SET TASK ▸ Below is a block of data; give all of it again word for word.

/---

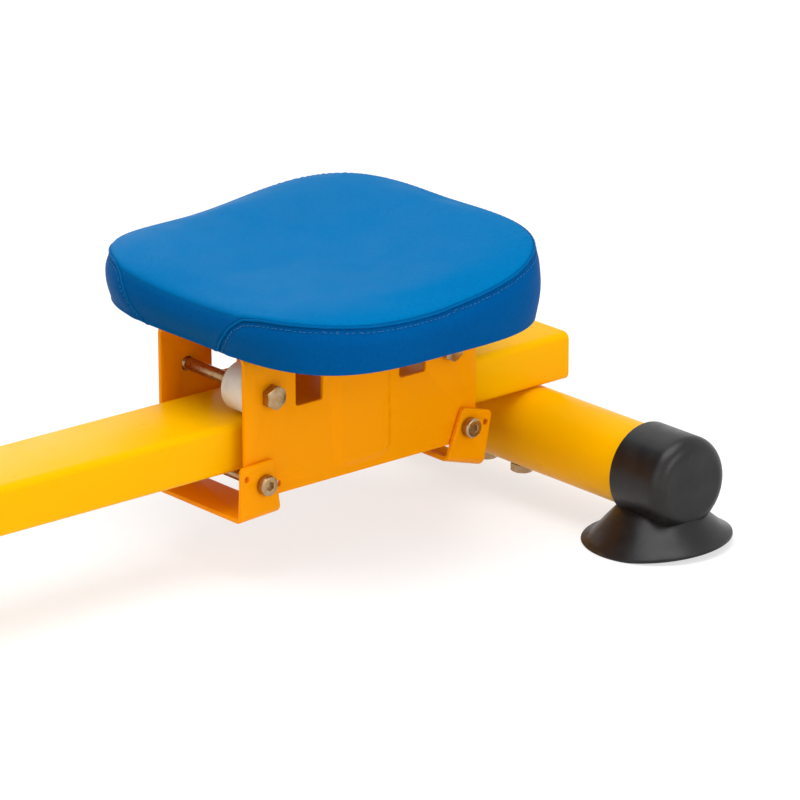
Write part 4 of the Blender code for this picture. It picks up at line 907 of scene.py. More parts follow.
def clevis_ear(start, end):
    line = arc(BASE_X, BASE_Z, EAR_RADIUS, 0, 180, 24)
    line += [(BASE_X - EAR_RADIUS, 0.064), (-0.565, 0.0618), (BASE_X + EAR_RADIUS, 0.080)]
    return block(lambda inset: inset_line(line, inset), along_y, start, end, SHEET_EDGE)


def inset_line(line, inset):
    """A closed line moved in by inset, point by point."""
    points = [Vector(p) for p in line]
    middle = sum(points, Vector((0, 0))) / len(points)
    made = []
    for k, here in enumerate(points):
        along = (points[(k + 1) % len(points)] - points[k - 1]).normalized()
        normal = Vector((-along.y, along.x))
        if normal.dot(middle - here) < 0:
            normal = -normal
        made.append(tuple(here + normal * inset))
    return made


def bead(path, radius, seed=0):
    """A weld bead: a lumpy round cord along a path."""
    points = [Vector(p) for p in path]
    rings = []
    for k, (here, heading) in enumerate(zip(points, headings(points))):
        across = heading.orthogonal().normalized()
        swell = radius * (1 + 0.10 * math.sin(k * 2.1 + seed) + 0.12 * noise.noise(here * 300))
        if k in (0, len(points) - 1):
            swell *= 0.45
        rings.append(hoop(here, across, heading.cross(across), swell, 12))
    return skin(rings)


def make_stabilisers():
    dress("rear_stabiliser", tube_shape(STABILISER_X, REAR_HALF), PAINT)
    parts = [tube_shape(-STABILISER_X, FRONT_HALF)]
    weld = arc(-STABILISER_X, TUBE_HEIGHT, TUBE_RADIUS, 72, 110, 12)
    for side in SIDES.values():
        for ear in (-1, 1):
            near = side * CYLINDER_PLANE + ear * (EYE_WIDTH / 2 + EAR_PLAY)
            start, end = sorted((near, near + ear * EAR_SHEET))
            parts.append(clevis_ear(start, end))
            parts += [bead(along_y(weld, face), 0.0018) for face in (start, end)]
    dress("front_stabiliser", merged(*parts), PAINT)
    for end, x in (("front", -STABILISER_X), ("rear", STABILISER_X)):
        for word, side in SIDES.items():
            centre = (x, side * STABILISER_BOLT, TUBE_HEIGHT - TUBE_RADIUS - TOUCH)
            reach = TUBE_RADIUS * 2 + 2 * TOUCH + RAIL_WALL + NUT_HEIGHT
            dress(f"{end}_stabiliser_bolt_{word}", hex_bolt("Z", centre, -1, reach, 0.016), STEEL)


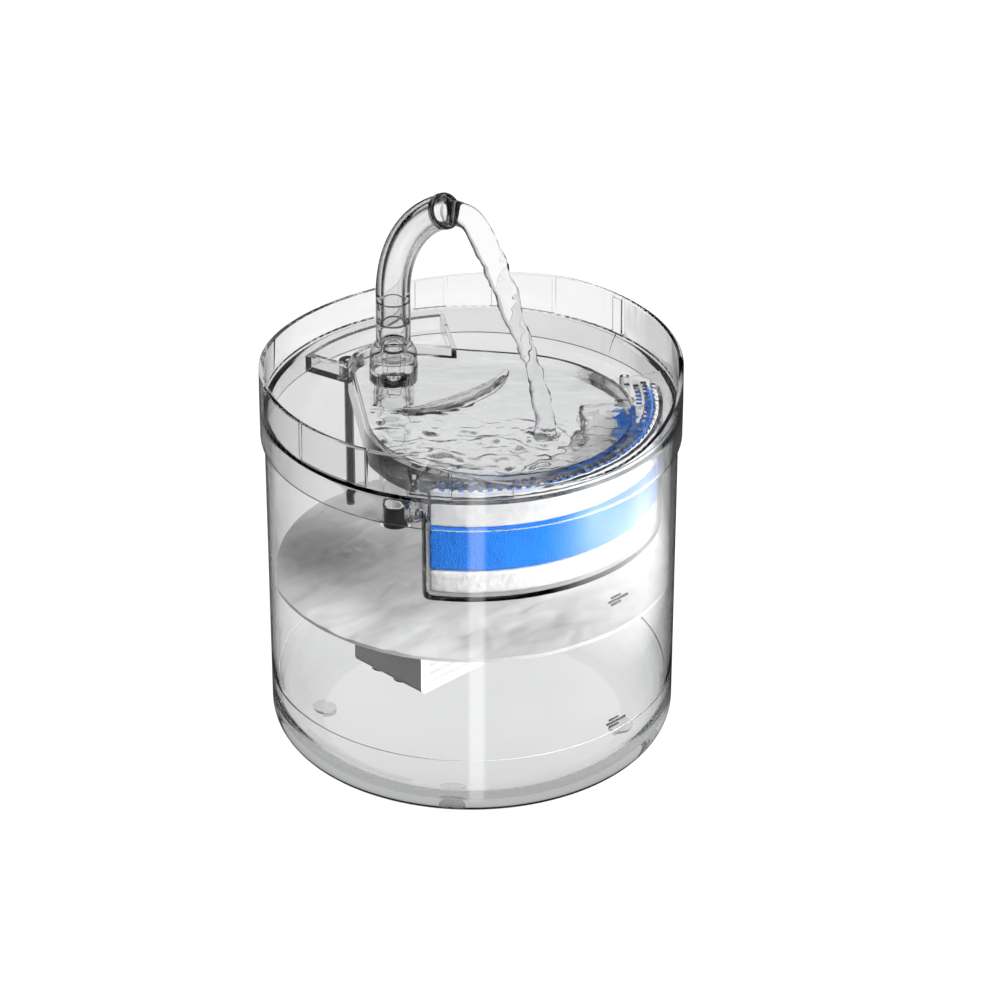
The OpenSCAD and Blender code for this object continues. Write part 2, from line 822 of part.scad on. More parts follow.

\---

FINISHED TASK ▸
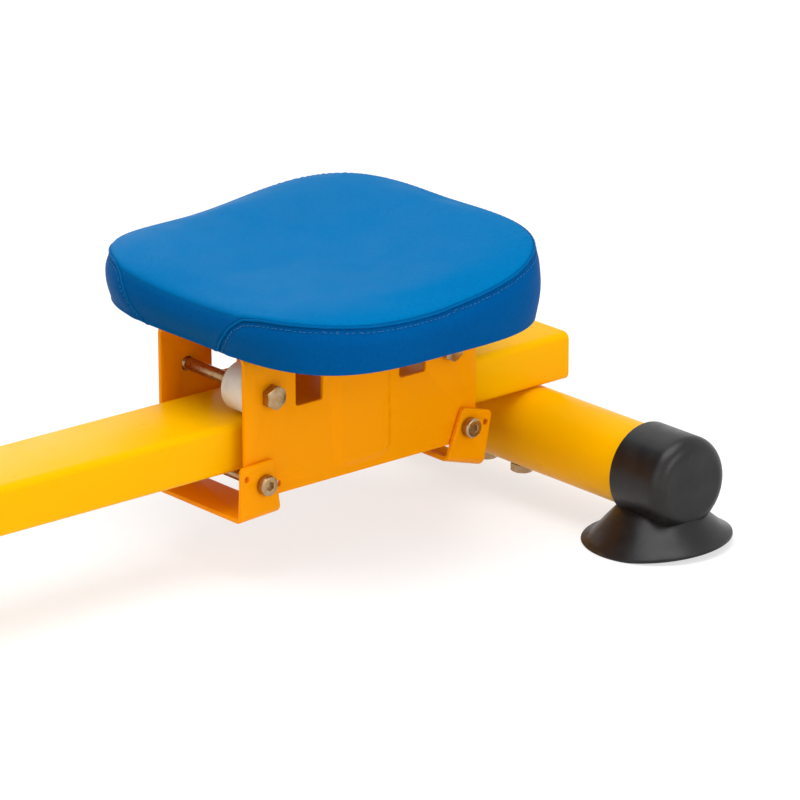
Write part 4 of the Blender code for this picture. It picks up at line 907 of scene.py. More parts follow.
def clevis_ear(start, end):
    line = arc(BASE_X, BASE_Z, EAR_RADIUS, 0, 180, 24)
    line += [(BASE_X - EAR_RADIUS, 0.064), (-0.565, 0.0618), (BASE_X + EAR_RADIUS, 0.080)]
    return block(lambda inset: inset_line(line, inset), along_y, start, end, SHEET_EDGE)


def inset_line(line, inset):
    """A closed line moved in by inset, point by point."""
    points = [Vector(p) for p in line]
    middle = sum(points, Vector((0, 0))) / len(points)
    made = []
    for k, here in enumerate(points):
        along = (points[(k + 1) % len(points)] - points[k - 1]).normalized()
        normal = Vector((-along.y, along.x))
        if normal.dot(middle - here) < 0:
            normal = -normal
        made.append(tuple(here + normal * inset))
    return made


def bead(path, radius, seed=0):
    """A weld bead: a lumpy round cord along a path."""
    points = [Vector(p) for p in path]
    rings = []
    for k, (here, heading) in enumerate(zip(points, headings(points))):
        across = heading.orthogonal().normalized()
        swell = radius * (1 + 0.10 * math.sin(k * 2.1 + seed) + 0.12 * noise.noise(here * 300))
        if k in (0, len(points) - 1):
            swell *= 0.45
        rings.append(hoop(here, across, heading.cross(across), swell, 12))
    return skin(rings)


def make_stabilisers():
    dress("rear_stabiliser", tube_shape(STABILISER_X, REAR_HALF), PAINT)
    parts = [tube_shape(-STABILISER_X, FRONT_HALF)]
    weld = arc(-STABILISER_X, TUBE_HEIGHT, TUBE_RADIUS, 72, 110, 12)
    for side in SIDES.values():
        for ear in (-1, 1):
            near = side * CYLINDER_PLANE + ear * (EYE_WIDTH / 2 + EAR_PLAY)
            start, end = sorted((near, near + ear * EAR_SHEET))
            parts.append(clevis_ear(start, end))
            parts += [bead(along_y(weld, face), 0.0018) for face in (start, end)]
    dress("front_stabiliser", merged(*parts), PAINT)
    for end, x in (("front", -STABILISER_X), ("rear", STABILISER_X)):
        for word, side in SIDES.items():
            centre = (x, side * STABILISER_BOLT, TUBE_HEIGHT - TUBE_RADIUS - TOUCH)
            reach = TUBE_RADIUS * 2 + 2 * TOUCH + RAIL_WALL + NUT_HEIGHT
            dress(f"{end}_stabiliser_bolt_{word}", hex_bolt("Z", centre, -1, reach, 0.016), STEEL)


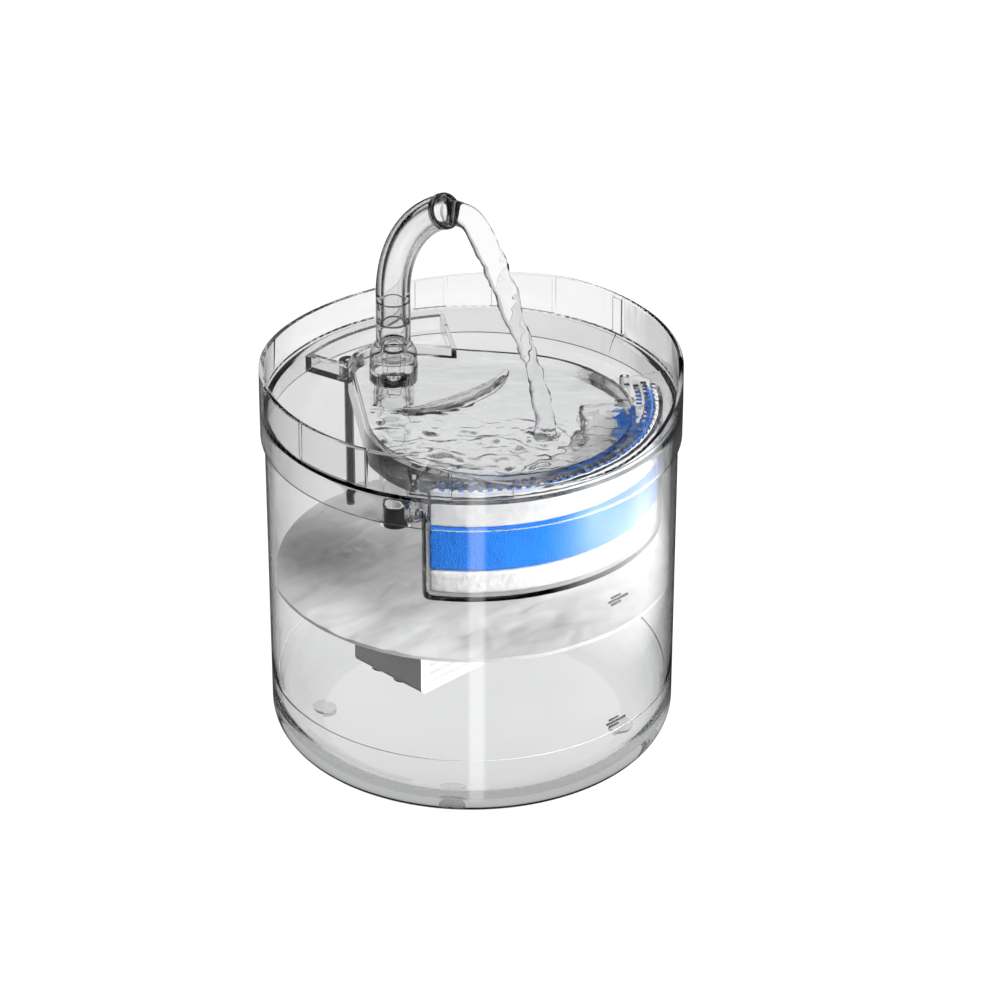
The OpenSCAD and Blender code for this object continues. Write part 2, from line 822 of part.scad on. More parts follow.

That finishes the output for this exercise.